Prime Highlights:
- FTSE 100 CEOs earn more in just three working days than the average UK worker will earn all year, highlighting the income gap.
- Experts say reforms and better corporate governance could help make pay fairer and give workers a stronger voice.
Key Facts:
- The median annual pay for FTSE 100 chief executives is £4.4 million, 113 times higher than the £39,039 earned by the median full-time worker.
- CEO pay averages £1,353 per hour, meaning bosses surpass a typical worker’s annual salary in less than 29 hours.
Background:
Chief executives of the UK’s largest listed companies will earn more than the average full-time worker’s entire annual salary before lunchtime on 6 January, highlighting the stark and widening gap between boardroom pay and employee earnings.
Analysis by the High Pay Centre shows that the median FTSE 100 chief executive receives £4.4 million a year, around 113 times more than the median full-time UK worker, who earns £39,039 annually. Based on these figures, top executives surpass a typical worker’s yearly income in less than 29 hours of work, reaching the milestone at approximately 11.30am on the third working day of 2026.

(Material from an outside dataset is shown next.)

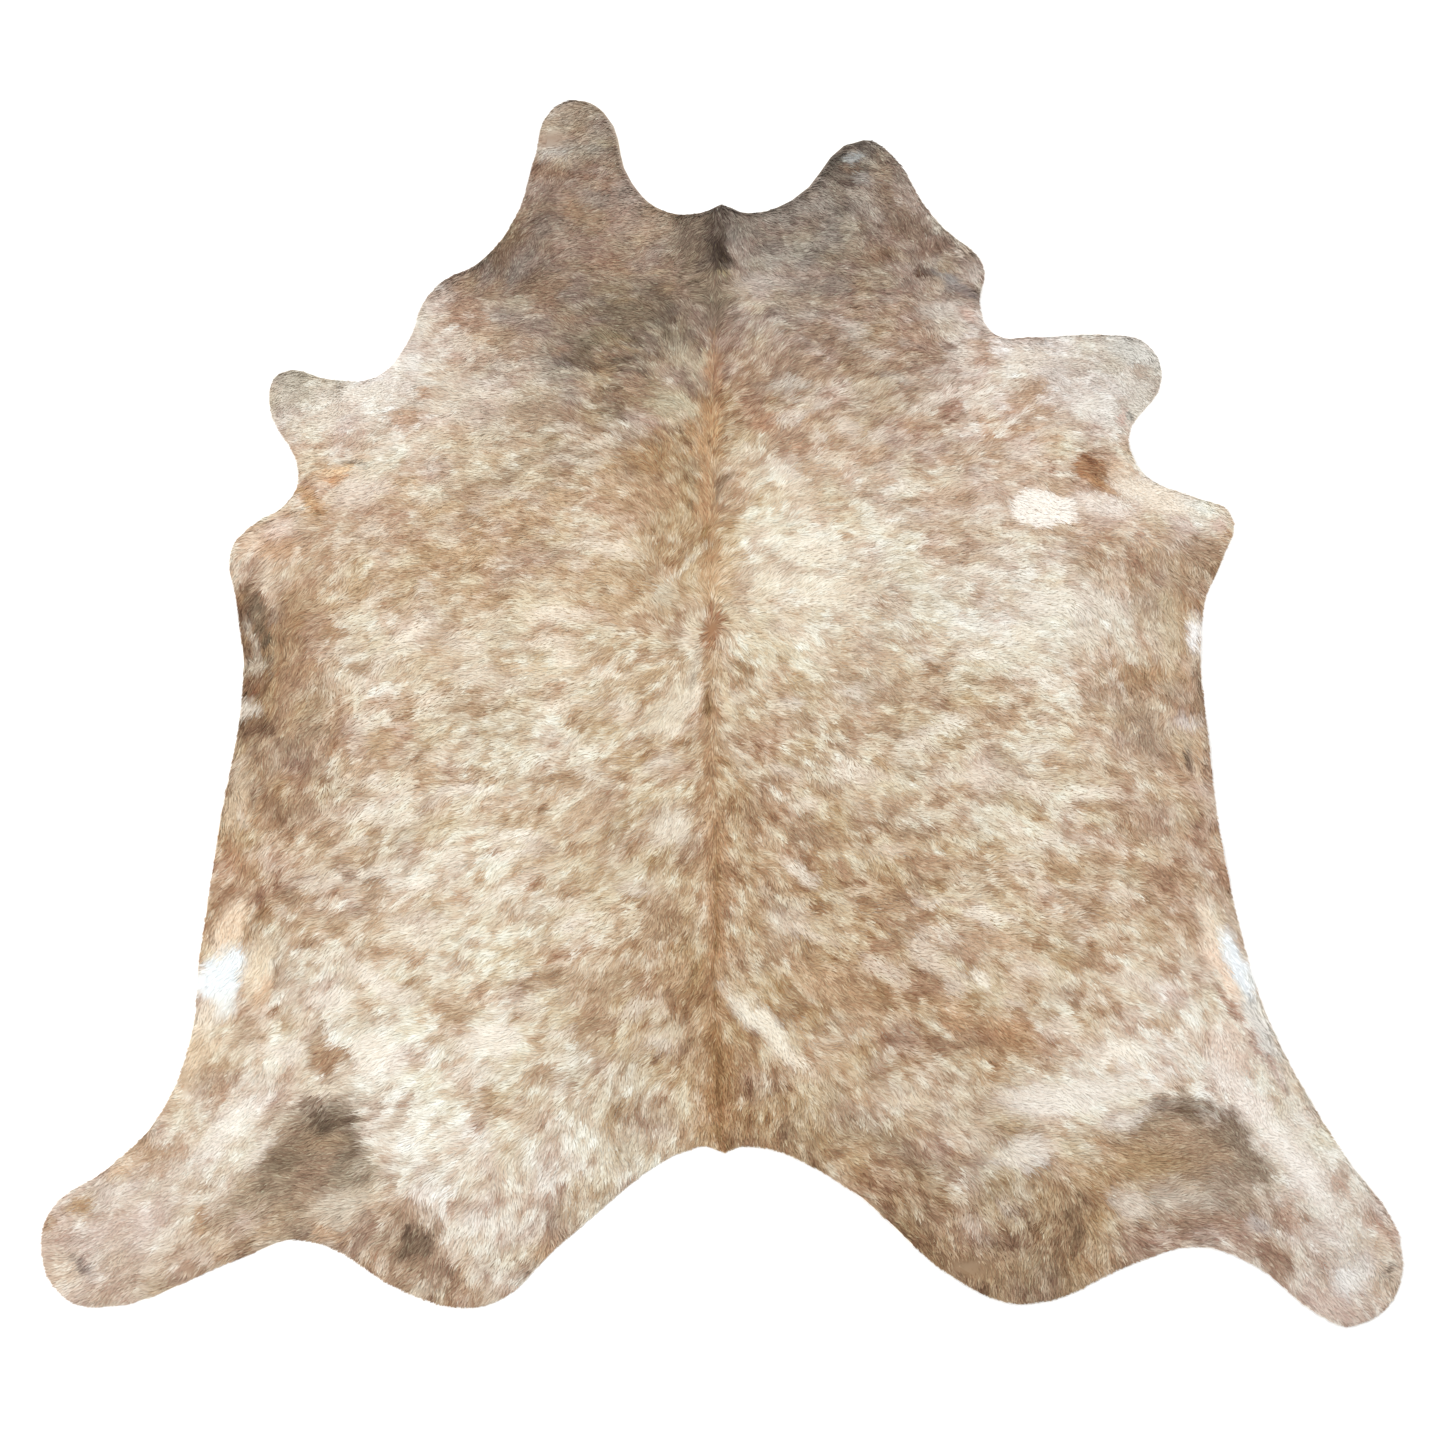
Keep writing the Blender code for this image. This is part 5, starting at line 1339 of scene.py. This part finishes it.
def paint(mesh, places, colours):
    """Keeps a linear colour at each of the mesh's points, and its plan view as its map for baking."""
    attribute = mesh.color_attributes.new("coat", "FLOAT_COLOR", "POINT")
    opaque = np.ones((len(places), 4), np.float32)
    opaque[:, :3] = colours
    attribute.data.foreach_set("color", opaque.ravel())
    low = places[:, :2].min(0)
    side = np.ptp(places[:, :2], axis=0).max()
    corner = np.empty(len(mesh.loops), np.int32)
    mesh.loops.foreach_get("vertex_index", corner)
    plan = mesh.uv_layers.new(name="OFBake")
    plan.data.foreach_set("uv", ((places[:, :2] - low) / side)[corner].astype(np.float32).ravel())


def points_of(mesh):
    """The mesh's points as an array."""
    places = np.empty(len(mesh.vertices) * 3, np.float32)
    mesh.vertices.foreach_get("co", places)
    return places.reshape(-1, 3)


hide = object_from(shaped_hide(), "hide")
hide_points = points_of(hide.data)
paint(hide.data, hide_points, read_grid(coat, hide_points[:, 0], hide_points[:, 1]) * SKIN_SHADE)

# Haired skin: seen only as the shade between the locks, so it has their colour, darker and dull.
haired_skin, tree = new_material("haired_skin")
colour = add_node(tree, "ShaderNodeAttribute", {"attribute_name": "coat"}, {}, "Color")
shader = add_node(
    tree, "ShaderNodeBsdfPrincipled", {},
    {"Base Color": colour, "Roughness": 0.8, "Specular IOR Level": 0.2},
)
finish_material(tree, shader)

# Brushed suede: the flesh side, split and buffed. Its nap is about 0.5 mm, drawn at 1.2 mm so that it
# shows, and the buffing wheel leaves paler and darker clouds about 60 mm across.
NAP_SIZE = 0.0012
BUFFED_CLOUD = 0.06
suede, tree = new_material("brushed_suede")
place = add_node(tree, "ShaderNodeTexCoord", {}, {}, "Object")
buffing = add_node(
    tree, "ShaderNodeTexNoise", {},
    {"Vector": place, "Scale": 1 / BUFFED_CLOUD, "Detail": 4.0, "Roughness": 0.6},
)
nap = add_node(
    tree, "ShaderNodeTexNoise", {},
    {"Vector": place, "Scale": 1 / NAP_SIZE, "Detail": 2.0, "Roughness": 0.7},
)
mottle = add_node(
    tree, "ShaderNodeMix", {"data_type": "FLOAT"}, {"Factor": 0.35, "A": buffing, "B": nap}, "Result"
)
colour = add_node(
    tree, "ShaderNodeMix", {"data_type": "RGBA"},
    {"Factor": mottle, "A": linear("#B9A88F"), "B": linear("#DDD1BD")}, "Result"
)
bump = add_node(
    tree, "ShaderNodeBump", {}, {"Strength": 0.4, "Distance": 0.0006, "Height": nap}
)
shader = add_node(
    tree, "ShaderNodeBsdfPrincipled", {},
    {
        "Base Color": colour, "Roughness": 0.92, "Specular IOR Level": 0.15, "Sheen Weight": 0.25,
        "Normal": bump,
    },
)
finish_material(tree, shader)

# Cut leather: the knife shows the hide's pale fibrous middle. Its layers are thinner than 1 mm, too fine to
# show, so they are drawn as soft uneven bands 3.77 mm apart. The wave texture turns by WAVE_TURN radians in
# each unit of its scale.
BAND_SPACING = 0.00377
WAVE_TURN = 20
cut_leather, tree = new_material("cut_leather")
place = add_node(tree, "ShaderNodeTexCoord", {}, {}, "Object")
layers = add_node(
    tree, "ShaderNodeTexWave", {"bands_direction": "Z"},
    {"Vector": place, "Scale": math.tau / WAVE_TURN / BAND_SPACING, "Distortion": 2.0, "Detail": 2.0},
)
colour = add_node(
    tree, "ShaderNodeMix", {"data_type": "RGBA"},
    {"Factor": layers, "A": linear("#C8B08E"), "B": linear("#E6D9C2")}, "Result"
)
shader = add_node(
    tree, "ShaderNodeBsdfPrincipled", {},
    {"Base Color": colour, "Roughness": 0.85, "Specular IOR Level": 0.2},
)
finish_material(tree, shader)

for material in (haired_skin, suede, cut_leather):
    hide.data.materials.append(material)
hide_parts("cowhide")


# The hair
# Short, straight summer hair, lying close to the skin in flat pointed locks. A lock of some twenty hairs is
# drawn as one kite-shaped blade with a ridge, rooted in the skin, leaning along the lay and lifting at its
# tip. The locks are joined into five pieces, by the part of the body.
LOCKS_PER_SQUARE_METRE = 148000
LOCK_LENGTH = (0.009, 0.019)
LOCK_HALF_WIDTH = (0.0008, 0.0015)
WIDEST_AT = 0.42
ROOT_SINK = 0.0004
EDGE_LIFT = (0.0002, 0.0013)
RIDGE_TILT = 0.00035
TIP_LIFT = (0.0005, 0.0026)

# The roots are found by looking down on the skin from this height. CORNER_SOFTNESS keeps the way up from
# jumping at the corners of the skin's faces.
LOOK_FROM_Z = 1.0
CORNER_SOFTNESS = 0.0005

# Locks turn together in tufts, and each a little on its own.
TUFTS = ((0.012, 0.8), (0.035, 1.0))
TUFT_TURN = math.radians(14)
LOCK_TURN = math.radians(8)

# A lock that would reach past the rim by more than the overhang is made shorter. None dips into the floor.
RIM_OVERHANG = 0.0010
SHORTEST_LOCK = 0.003
SHORTEST_WAY = 0.0001
FLOOR_CLEARANCE = 0.0003

# A lock has the coat's colour at its middle, with some scatter, so that colours mix lock by lock. How rich
# its red, green and blue are varies by COLOUR_SPREAD. It is darker at the root, painted shade of the locks
# lying over it, and lighter at the tip.
COLOUR_AT = 0.5
SCATTER_ALONG = 0.0035
SCATTER_ACROSS = 0.0012
COLOUR_SPREAD = (0.121, 0.139, 0.120)
COLOUR_LIMITS = (0.01, 0.97)
COAT_BRIGHTNESS = 1.04
ROOT_SHADE = 0.82
TIP_LIGHT = 1.04

# Lines across the hide where the pieces of hair meet
NECK_FROM_Y = 0.42
QUARTERS_FROM_Y = -0.32

HAIR_SEED = 5

# Where the hair is thin, and where it is longer (+) or shorter (-) than over the body, sizes in millimetres:
# place, x, y, half length, half width, degrees, share, soft edge
THIN_PLACES = (
    ("left groin", -755, -610, 55, 34, 90, 0.8, 12),
    ("right groin", 785, -600, 85, 18, 283, 0.8, 12),
)
LONG_PLACES = (
    ("mane", -10, 780, 140, 50, 90, 0.6, 30),
    ("spine", -12, 200, 500, 30, 90, 0.3, 20),
    ("left belly", -740, -80, 300, 50, 90, 0.5, 30),
    ("right belly", 750, -100, 250, 50, 90, 0.5, 30),
    ("left shank", -800, -880, 200, 100, 50, -0.4, 50),
    ("right shank", 840, -880, 220, 100, 300, -0.4, 50),
    ("left foreleg", -660, 430, 130, 90, 20, -0.35, 40),
    ("right foreleg", 660, 470, 140, 90, 350, -0.35, 40),
    ("right elbow", 740, 240, 100, 40, 338, -0.45, 20),
)


def rim_distance():
    """How far each coarse grid point lies inside the hide's lower rim, or less than 0 outside it. A point
    is inside where a line from it to the right crosses the rim an odd number of times."""
    x, y = grid_places(COARSE_CELLS)
    nearest = np.full(x.shape, math.inf)
    inside = np.zeros(x.shape, bool)
    mesh = hide.data
    sides = {}
    for polygon in mesh.polygons:
        for key in polygon.edge_keys:
            sides.setdefault(key, set()).add(polygon.material_index)
    for (a, b), kinds in sides.items():
        if kinds != {FLESH_FACE, CUT_FACE}:
            continue
        start = mesh.vertices[a].co
        end = mesh.vertices[b].co
        run_x = end.x - start.x
        run_y = end.y - start.y
        length = run_x ** 2 + run_y ** 2
        along = np.clip(((x - start.x) * run_x + (y - start.y) * run_y) / length, 0, 1)
        away = np.hypot(start.x + along * run_x - x, start.y + along * run_y - y)
        nearest = np.minimum(nearest, away)
        if run_y:
            beside = (start.y > y) != (end.y > y)
            inside ^= beside & (x < start.x + run_x * (y - start.y) / run_y)
    return np.where(inside, nearest, -nearest).astype(np.float32)


def hair_roots(chance):
    """One place in each small square of the hide's haired side, and the way up from the skin there. It is
    blended from the corners of the skin's face, the nearer the more."""
    mesh = hide.data
    mesh.calc_loop_triangles()
    haired = [t for t in mesh.loop_triangles if mesh.polygons[t.polygon_index].material_index == SKIN_FACE]
    corners = np.array([t.vertices for t in haired])
    square = 1 / math.sqrt(LOCKS_PER_SQUARE_METRE)
    low = hide_points.min(0)
    high = hide_points.max(0)
    x, y = np.meshgrid(np.arange(low[0], high[0], square), np.arange(low[1], high[1], square))
    x = (x + square * chance.random(x.shape)).ravel()
    y = (y + square * chance.random(y.shape)).ravel()
    skin = BVHTree.FromPolygons(hide_points.tolist(), corners.tolist())
    hits = [skin.ray_cast((x[i], y[i], LOOK_FROM_Z), (0.0, 0.0, -1.0)) for i in range(len(x))]
    roots = np.array([hit[0] for hit in hits if hit[0] is not None])
    chosen = corners[[hit[2] for hit in hits if hit[0] is not None]]
    normals = np.empty(len(mesh.vertices) * 3, np.float32)
    mesh.vertices.foreach_get("normal", normals)
    normals = normals.reshape(-1, 3)[chosen]
    away = np.linalg.norm(hide_points[chosen] - roots[:, None], axis=2, keepdims=True)
    near = 1 / (away + CORNER_SOFTNESS)
    up = (normals * near).sum(1)
    return roots, up / np.linalg.norm(up, axis=1, keepdims=True)


def between(chance, limits, count):
    """Even random values between two limits."""
    return chance.uniform(*limits, count)


def blades(chance, roots, up, way, length, colour):
    """The four points of each lock, root, right edge, tip and left edge, and their colours."""
    count = len(roots)
    left = np.cross(up, way)
    half_width = between(chance, LOCK_HALF_WIDTH, count)[:, None]
    edge_lift = between(chance, EDGE_LIFT, count)[:, None]
    tilt = RIDGE_TILT * chance.standard_normal(count)[:, None]
    tip_lift = between(chance, TIP_LIFT, count)[:, None]
    middle = roots + way * length[:, None] * WIDEST_AT
    points = np.stack([
        roots - up * ROOT_SINK,
        middle - left * half_width + up * (edge_lift - tilt),
        roots + way * length[:, None] + up * tip_lift,
        middle + left * half_width + up * (edge_lift + tilt),
    ], 1)
    points[..., 2] = np.maximum(points[..., 2], FLOOR_CLEARANCE)
    shades = np.array([ROOT_SHADE, 1, TIP_LIGHT, 1])[None, :, None]
    return points, colour[:, None] * shades


def joined_blades(name, points, colours):
    """One mesh object of all the locks given, two triangles each, with a ridge where they meet."""
    count = len(points)
    mesh = bpy.data.meshes.new(name)
    mesh.vertices.add(count * 4)
    mesh.vertices.foreach_set("co", points.astype(np.float32).ravel())
    corners = np.arange(count)[:, None] * 4 + np.array([0, 1, 2, 0, 2, 3])
    mesh.loops.add(count * 6)
    mesh.loops.foreach_set("vertex_index", corners.astype(np.int32).ravel())
    mesh.polygons.add(count * 2)
    mesh.polygons.foreach_set("loop_start", np.arange(0, count * 6, 3, dtype=np.int32))
    mesh.polygons.foreach_set("use_smooth", np.ones(count * 2, bool))
    mesh.update(calc_edges=True)
    paint(mesh, points.reshape(-1, 3), colours.reshape(-1, 3))
    mesh.materials.append(cow_hair)
    made = bpy.data.objects.new(name, mesh)
    bpy.context.scene.collection.objects.link(made)
    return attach(made, "root")


# Cow hair: straight, coarse and faintly waxy, so it has a soft broad shine and a little sheen at its edges.
cow_hair, tree = new_material("combed_cow_hair")
colour = add_node(tree, "ShaderNodeAttribute", {"attribute_name": "coat"}, {}, "Color")
shader = add_node(
    tree, "ShaderNodeBsdfPrincipled", {},
    {"Base Color": colour, "Roughness": 0.6, "IOR": 1.55, "Specular IOR Level": 0.25, "Sheen Weight": 0.05},
)
finish_material(tree, shader)

chance = np.random.default_rng(HAIR_SEED)
roots, up = hair_roots(chance)
kept = chance.random(len(roots)) > read_grid(place_shares(THIN_PLACES), roots[:, 0], roots[:, 1])
roots = roots[kept]
up = up[kept]
x = roots[:, 0]
y = roots[:, 1]
count = len(roots)

tufts = soft_noise(chance, TUFTS)
heading = read_grid(lay, x, y)
angle = np.arctan2(heading[:, 1], heading[:, 0])
angle += TUFT_TURN * read_grid(tufts, x, y) + LOCK_TURN * chance.standard_normal(count)
way = np.stack([np.cos(angle), np.sin(angle), np.zeros(count)], -1)
way -= up * (way * up).sum(1, keepdims=True)
way /= np.linalg.norm(way, axis=1, keepdims=True)

length = between(chance, LOCK_LENGTH, count) * (1 + read_grid(place_shares(LONG_PLACES), x, y))
rim = rim_distance()
at_root = read_grid(rim, x, y, COARSE_CELLS)
at_tip = read_grid(rim, x + way[:, 0] * length, y + way[:, 1] * length, COARSE_CELLS)
over = at_tip < -RIM_OVERHANG
shorter = np.maximum(at_root + RIM_OVERHANG, 0) / np.maximum(at_root - at_tip, SHORTEST_WAY)
length = np.where(over, np.maximum(length * shorter, SHORTEST_LOCK), length)

along = COLOUR_AT * length + SCATTER_ALONG * chance.standard_normal(count)
across = SCATTER_ACROSS * chance.standard_normal(count)
colour_x = x + along * way[:, 0] - across * way[:, 1]
colour_y = y + along * way[:, 1] + across * way[:, 0]
richness = 1 + chance.standard_normal(count)[:, None] * np.array(COLOUR_SPREAD)
colour = COAT_BRIGHTNESS * read_grid(coat, colour_x, colour_y) ** richness
points, colours = blades(chance, roots, up, way, length, np.clip(colour, *COLOUR_LIMITS))

is_left = x < SPINE_X
is_neck = y > NECK_FROM_Y
is_quarter = y < QUARTERS_FROM_Y
is_side = ~is_neck & ~is_quarter
locks_of_piece = {
    "neck_hair": is_neck,
    "left_side_hair": is_side & is_left,
    "right_side_hair": is_side & ~is_left,
    "left_quarter_hair": is_quarter & is_left,
    "right_quarter_hair": is_quarter & ~is_left,
}
hair = [joined_blades(name, points[chosen], colours[chosen]) for name, chosen in locks_of_piece.items()]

The thinktank estimates that FTSE 100 bosses earn an average of £1,353 per hour, or nearly £23 per minute, assuming a working week of about 62.5 hours. This year’s calculations underline how rapidly executive pay accumulates compared with wages across the wider workforce.
In 2025, the highest earners among FTSE 100 leaders were Melrose Industries executives Peter Dilnot and Simon Peckham, who collectively received close to £59 million, largely driven by long-term incentive schemes. AstraZeneca chief executive Pascal Soriot, previously the highest-paid FTSE 100 boss, ranked third after earning £14.7 million.
Trade union leaders have criticised the scale of the disparity. Paul Nowak, general secretary of the Trades Union Congress, said many workers remain under pressure from rising living costs while those at the top continue to secure outsized rewards. He called on the government to curb “boardroom excess” by allowing worker representation on executive pay committees.
The High Pay Centre linked the growing pay divide to declining union membership and weaker worker influence. Its interim director, Andrew Speke, questioned the assumption that executives generate vastly more value than their employees, arguing that such pay multiples are difficult to justify.
The figures come weeks after the Labour government passed the Employment Rights Act, legislation designed to strengthen union access to workplaces and ensure new employees are informed of their right to join a union. Campaigners say the reforms could give workers more power, but bigger changes are still needed.